Celebrations

 

They abound at this time of the year, we as a nation have historically not so good at celebrations unless they involve invoking the lesser gods of Rugby, Racing, Cricket or the rest of the international sports that we compete in, usually team sports.  There seems to have been an increase in graduation ceremonies, reaching down to our Primary Schools and even Kindergartens, whilst I am not sure about Americanisation of our society perhaps this is one thing we could embrace, but I digress. I attended my youngest daughters prize-giving today I looked at the eager young faces, a certain excitement filled the air, perhaps more that the ceremony reflected the end of the school year, well who wouldn’t celebrate.  Tonight I am catering the supper for another bunch of people.  55 of them Graduate from Pathways Bible College, one of my other daughters organises this and has roped me in (willingly to oversee supper.  My other daughter (yes three of them) celebrates new life, with the birth of another child.

These three events, connected by my relationships with people in them all are connected in other ways.  They all involve new starts.  New starts are an important part of life, soon we celebrate New Years traditionally a time of new starts in life.  I also will have a new start in 2016 as I celebrate love and get married early in January.  The thing about new starts is that there is an implication that there are old finishes.  Unlike the birth of another grandchild for me, the rest of the celebrations are bout closing of chapters.

Sometimes chapters close not by our own choice and Christmas time is a poignant reminder of closed chapters for many people, for many there is no celebration of a new beginning there is only deep desperation, sorrow, grief and blackness that is very hard to imagine.  Endings that seem complete beyond any resurrection or any new start. What do we say to people in those situations.  I have experienced Christmas like this.  My situation has involved loss but not of a final kind.

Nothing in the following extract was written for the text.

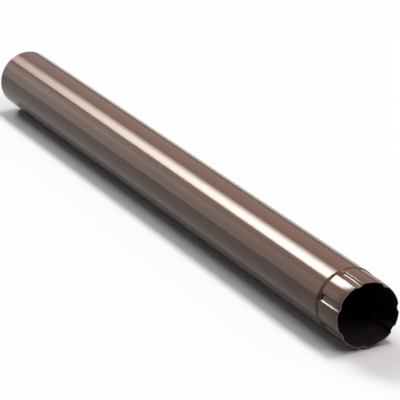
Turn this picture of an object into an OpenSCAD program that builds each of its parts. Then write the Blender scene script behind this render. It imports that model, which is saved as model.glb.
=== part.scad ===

Our challenge is what to say to those caught in the kind of change that has a finality, death is the most obvious of these.  I have spoken before of a well-meaning but frankly ignorant friend of mine who wanted to give me a hug, the occasion was the death of my brother, I had warned him that should he touch me I would clean his clock, knock his block off, flatten him…. You get the picture.  Firstly you see this person didn’t hug me before, why would I want them to hug me then, secondly I didn’t want them to hug me, there was no hug that would take away the finality of that loss, I felt ill at the though of this person hugging me.  It is this kind of presumptuous and sometimes gratuitous kind of action that can merely add to the sorrow of the people who are grieving.

What do we say to the broken hearted?  What are the right words, well sometimes there are no words, nothing to be said and an acknowledgement that there is nothing that you can say is an acknowledgement of their grief, oh and please, if you didn’t call them before or support them or have a relationship, don’t say if you ever need to talk call me, The only person who feels better with that is you.

Sometimes you see it is just too late, all the should haves could ofs in the world, don’t change a thing.  The last thing someone needs to hear is I am sorry I should have talked to them, I thought there was something wrong.  Keep those feelings, words, recollections, guilty feelings to yourself, sure seek out a friend to talk them through but not with the person involved if that makes sense.

What you may say has all this to do with celebration, well here it is.  I am facing a health scare at the moment, now the seriousness of it I don’t know as yet and I have to say the waiting for results is pretty boring and has left me doubting myself to say the least.  It has been complicated by a sever reaction to a medication which has seen me plumb the depths of a living hell from a psychological point of view.  I don’t much feel like celebrating right now.  I have taken care of the medication issue and am quickly climbing out of that, the health issue well… who knows just yet.  The point is that the health issue is a known one, I have notice, should it be an irrecoverable one (and I am pretty sure it is not) I will have had time to make my peace as it were, sort any loose ends out.  There are many people out there who wish they could have had the chance, but a sudden, unexplainable ,cruel and devastating act has happened and no goodbyes have happened.  There is no antidote to this, but there is a vaccination, though, that is to live your life as much as you can celebrating the day, life, don’t let the sun go down on your anger, try and restore relationships where you can and.